Good catch..Actually looks great: We should be able to get some debug turned on without a kernel build. couple more commands to enable the prints in the driver echo 'file atl1c_main.c +p' > /sys/kernel/debug/debugfs/dynamic_debug/control echo 'file atl1c_hw.c +p' > /sys/kernel/debug/debugfs/dynamic_debug/control then run your connect test again, maybe a couple times to get both connect and disconnect then turn the prints off again to keep your logs from getting clogged: echo 'file atl1c_main.c -p' > /sys/kernel/debug/debugfs/dynamic_debug/control echo 'file atl1c_hw.c -p' > /sys/kernel/debug/debugfs/dynamic_debug/control Then send me the dmesg log. It works a little better to attach the file rather than paste it unless it's pretty small. Hope we catch something to help debug the negotiation issue.

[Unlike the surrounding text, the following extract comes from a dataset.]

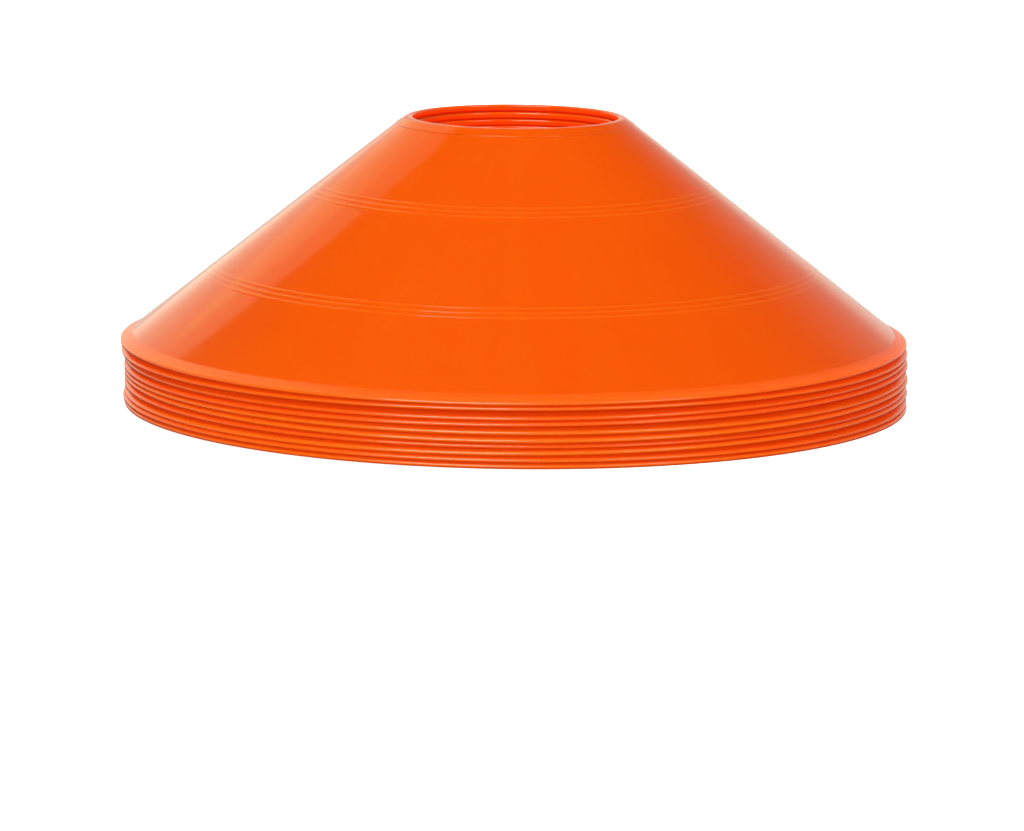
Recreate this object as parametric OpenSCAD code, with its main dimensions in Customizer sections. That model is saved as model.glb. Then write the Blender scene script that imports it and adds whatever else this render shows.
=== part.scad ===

Hang on! That control file is rather large and your two commands would normally wipe it out and only leave one line in it. I assume you meant >> instead of > - correct? I tried >> and did a tail after the first echo to see what happened - nothing happened. File length is 0 yet it has content, but the echo didn't touch it. Then I tried the simple > and again - no change. ???
Great valid question, but nope .. > is right. For a great background: http://lwn.net/Articles/434856/ debugfs is a virtual file system, used to control the debug print process. So..you aren't clobbering anything. In this case, cat the control list before and after and you'll see these with a "-p" in the string go to +p. This is handled by the print support to log messages to log without building a driver, HOPEFULLY. No worries about clobbering anything permanently..
Stop the presses! Yesterday, I connected my laptop to a wireless network I set up on another box using hostapd. During my testing, the gateway setting I had on the wired NIC was getting in my way, so I turned the wired NIC off via networkManager to only have the wireless NIC available. After completing my wireless testing, I turned the wireless NIC off and turned the wired NIC back on. I kept using the laptop for a few more hours and then powered it down. This morning, I turned my laptop on and noted that the switch had the 1000Mbps light lit for my box. bill@billlaptop ~$ ethtool p5p1: Settings for p5p1:: Supported ports: [ TP ] Supported link modes: 10baseT/Half 10baseT/Full 100baseT/Half 100baseT/Full 1000baseT/Full Supported pause frame use: No Supports auto-negotiation: Yes Advertised link modes: Not reported Advertised pause frame use: No Advertised auto-negotiation: Yes Speed: 1000Mb/s Duplex: Full Port: Twisted Pair PHYAD: 0 Transceiver: internal Auto-negotiation: on MDI-X: Unknown Cannot get wake-on-lan settings: Operation not permitted Current message level: 0x0000003f (63) drv probe link timer ifdown ifup Link detected: yes Note the difference in this output versus the first one I uploaded. I executed it several times to see if it ever changed, but its always the same. The only thing I know I changed was turning the NIC off and then back on. How could doing that have given me the 1000Mbps capability?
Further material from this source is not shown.